À Paris, les députés malgaches font sans relâche des appels à l’Assemblée pour demander l’étude du projet d’indépendance sans obtenir de réponse. Sur place, ils ont même l’occasion de rencontrer Hô Chi Minh venu plaider la cause du Vietnam qui n’existe encore qu’à l’état d’idée. Malgré ses échecs, le MDRM continue d’avoir la confiance de la population, notamment au cours des élections de novembre 1946 où il obtient 71 % des voix face à son opposant, le tout jeune PADESM (Parti des déshérités de Madagascar) créé en juin 1946 et rassemblant en majorité des habitants des zones côtières et plus favorable aux Français. Le gouvernement français voit d’un très mauvais œil la croissance du MDRM et organise des opérations de répression avec l’emprisonnement de membres du MDRM et des discriminations pour les sympathisants. Les tensions sont croissantes, notamment au moment du retour des soldats malgaches à partir de l’été 1946. Une fois arrivés, leurs officiers les humilient publiquement en leur ordonnant de retirer leurs chaussures. La plupart sont aussi désarmés. Malgré leur participation à l’effort de guerre, les soldats n’ont pas la reconnaissance du pays qu’ils ont participé à protéger et à libérer. Ce climat de méfiance permet un renouveau des sociétés secrètes comme la Jiny créée en 1943 à Manakara, une ville côtière de l’est, et devenue Jina lorsqu’elle s’installe à Antananarivo en 1946. Partisane d’un nationalisme radical, la Jina encourage ses membres à engager un combat armé contre les autorités françaises pour obtenir par eux-mêmes l’indépendance.

L'insurrection malgache contre le pouvoir français

La situation explose dans la nuit du 29 au 30 mars 1947 lorsqu’est déclenchée, par des membres de la Jina de Moramanga, une attaque contre la garnison de la ville. Armés de sagaies et de coupes-coupes (machettes), les révoltés s’empare du camp et tuent soldats et officiers français, ainsi qu’une partie de la population blanche de la ville. La nouvelle fait le tour fait le tour de l’île par la radio et la presse.
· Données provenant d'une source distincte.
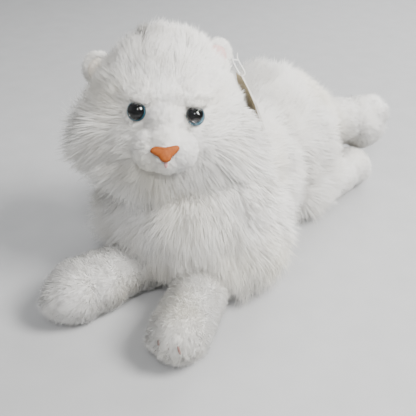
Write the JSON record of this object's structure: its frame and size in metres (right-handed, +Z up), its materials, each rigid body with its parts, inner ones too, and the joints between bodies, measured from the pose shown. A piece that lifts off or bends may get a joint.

Une vague de peur s’empare des Européens qui fuient les bourgs de l’est de l’île. L’insurrection est vite suivie dans le reste de l’île mais est par8395781ticulièrement virulente dans l’est, là où le travail forcé avait été le plus pratiqué. Les membres de la Jina, afin de garder le moral des insurgés affirment qu’ils seront soutenus pour les Anglo-Saxons (Américains et Anglais) s’ils parviennent à tenir trois jours. Il s’agit d’un mensonge en bonne et due forme mais qui fait son effet. Avertis des événements, les cadres du MDRM, notamment Raseta et Ravoahangy, appellent au calme et dénoncent l’initiative de la Jina. Malgré tout, l’État français accuse le MDRM d’être à l’origine de la révolte et entreprend l’arrestation et l’emprisonnement de ses membres. Ainsi, les intellectuels, les chefs de village, les artisans et agriculteurs appartenant au MDRM, pour l’immense majorité innocents, sont arrêtés. Le 12 avril, les députés Ravoahangy et Rabemananjara sont eux-mêmes emprisonnés malgré leur immunité parlementaire qui leur est spécialement retirée. Joseph Raseta, en voyage en France échappe à cette traque du MDRM mais est finalement arrêté le 10 juin. À Madagascar, les détenus sont logés dans des prisons déjà surpeuplées, aux conditions de vie précaires et fréquemment interrogés, autrement dit torturés, par des policiers français. Ces interrogatoires, ponctués de coups de fouets et de simulations de noyades, ont pour objectif la dénonciation des réseaux d’insurgés dont feraient supposément partie les prévenus. Grâce à la torture, les geôliers obtiennent des aveux fabriqués et emprisonnent de plus en plus de personnes. Ces arrestations arbitraires encouragent d’autres Malgaches à prendre les armes au côté des insurgés face à un système français oppressif.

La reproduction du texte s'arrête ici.